Inside the ‘learning’ function of ML algorithms
Behind the functionings of ML algorithms and how they learn through experience, there are three common principles.
Learning a Function
The first step in the learning process is where ML algorithms learn about the target function (f) that best maps the input variable (X) to the output variable (Y). So,
Y = f(X).
Here, the form of the target function (f) is unknown, hence the predictive modelling.
In this general learning phase, the ML algorithm learns how to make future predictions (Y) based on the new input variables (X). Naturally, the process isn’t free of error. Here error (e) exists independent of the input data (X). So,
Y = f(X) + e
Since the error (e) might not have enough attributes to characterize the mapping scenario from X to Y best, it is called irreducible error – irrespective of how good the algorithm gets at estimating the target function (f), you cannot reduce the error (e).

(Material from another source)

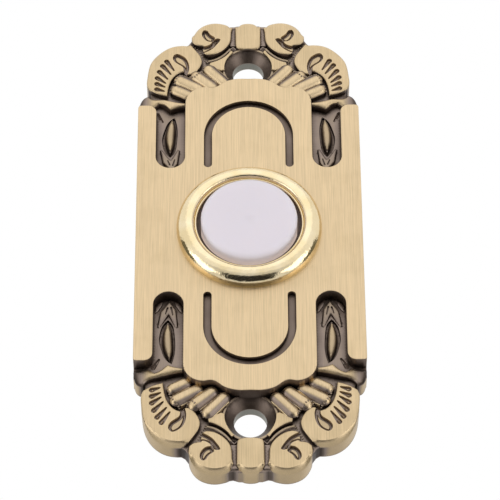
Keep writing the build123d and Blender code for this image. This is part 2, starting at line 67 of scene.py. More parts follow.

Making predictions and learning how to improve them
In the earlier point, we understood how an ML algorithm learns a target function (f). And we already know that our only and only goal here is to find the best possible way to map Y from X. In other words, we need to find the most accurate way to map the input to the output.
There will be errors (e), yes, but the algorithm has to keep trying to understand how far off it is from the desired output (Y) and how to reach it. In this process, it will continually adjust the parameters or the input values (X) to best match the output (Y). This will continue until it reaches a high-degree of semblance and accuracy with the desired output model.
The ‘Gradient Descent’ learning approach
It may be true that we have been successful in creating ‘intelligent’ machines, but their pace of learning differs – machines tend to take it slow. They believe in the “gradient descent” learning process – you don’t take the leap at once, but you take baby steps and slowly descend from the top (the metaphor here is that of climbing down a mountain).
While descending a mountain, you don’t jump or run or hurl yourself down in one go; instead, you take measured and calculated steps to get down to the bottom safely and avoid mishaps.
ML algorithms use this approach – they keep adjusting themselves to the changing parameters (picture the rough and unexplored terrain of a mountain again) to get the desired outcome finally.
The fundamental goal of all Machine Learning algorithms is to develop a predictive model that best generalizes to specific input data. Since ML algorithms and systems train themselves through different kinds of inputs/variables/parameters, it is imperative to have a vast pool of data. This is to allow the ML algorithms to interact with different kinds of data to learn their behaviour and produce the desired outcomes.
We hope that with this post we could demystify the workings of Machine Learning for you!